Since Wonderland is a text that skillfully combines words and images and that has attracted numerous illustrators, Burstein has added a hundred new illustrations in addition to John Tenniel’s iconic artwork. The volume includes a selection of Carroll’s Under Ground drawings, and an impressive array of Alice images by Arthur Rackham, Beatrix Potter, Peter Newell, Walt Kelly, Salvador Dalí, and Barry Moser. I found the set of Wonderland illustrations by Harry Furniss for The Children’s Encyclopedia of special interest. Furniss, the illustrator for Carroll’s two-volume Sylvie and Bruno (1889, 1893), originated the allegation that Carroll and Tenniel had a difficult working relationship. Furniss reported that Tenniel had told him that he would quickly find collaborating [End Page 217] with Carroll impossible. But Carroll’s reprinting of the first edition of Wonderland at his own expense after Tenniel’s disappointment with the quality of the illustrations, and his subsequent removal of the “Wasp in the Wig” episode from Through the Looking-Glass at Tenniel’s recommendation (reprinted in the Deluxe Edition), suggests that far from being “impossible,” Carroll was rather deferential to Tenniel. Furniss’s Wonderland illustrations hint at his disappointment with being given much less inspired material to illustrate and at his jealousy of the opportunity given to Tenniel.

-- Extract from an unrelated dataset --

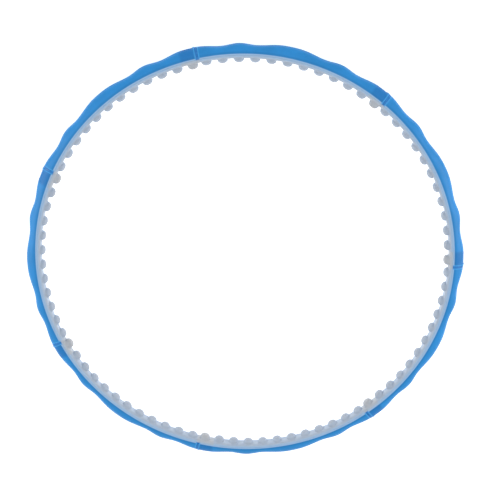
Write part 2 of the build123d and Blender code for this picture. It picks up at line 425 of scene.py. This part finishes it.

Gardner astutely observes in his introduction to More Annotated Alice that “no other books written for children are more in need of explication than the Alice books” (Deluxe xxii). Over the years his annotations have guided modern readers through an increasingly unfamiliar Victorian world of references and allusions. Burstein quotes Edward Guiliano, who argued that Gardner deserves much credit for the popularity and acceptance of Carroll and the Alice books in literary studies. Gardner clearly notes in his introduction to the Annotated Alice that he has little interest in allegorical or psychoanalytic interpretations, leaving others to pursue them. The success of Gardner’s Annotated Alice also opened the door for many more annotated editions of children’s books, including The Wizard of Oz, Peter Pan, Little Women, The Cat in the Hat, and The Phantom Tollbooth. I suspect that Gardner’s Annotated Alice is one of the first texts that introduced many readers to the pleasures and complexities of critical reading.
Just as Wonderland has always been a successful combination of Carroll’s prose and Tenniel’s illustrations, Adam Gopnik, in his appreciation of Gardner’s Annotated Alice published on the New Yorker Web site, has rightly called...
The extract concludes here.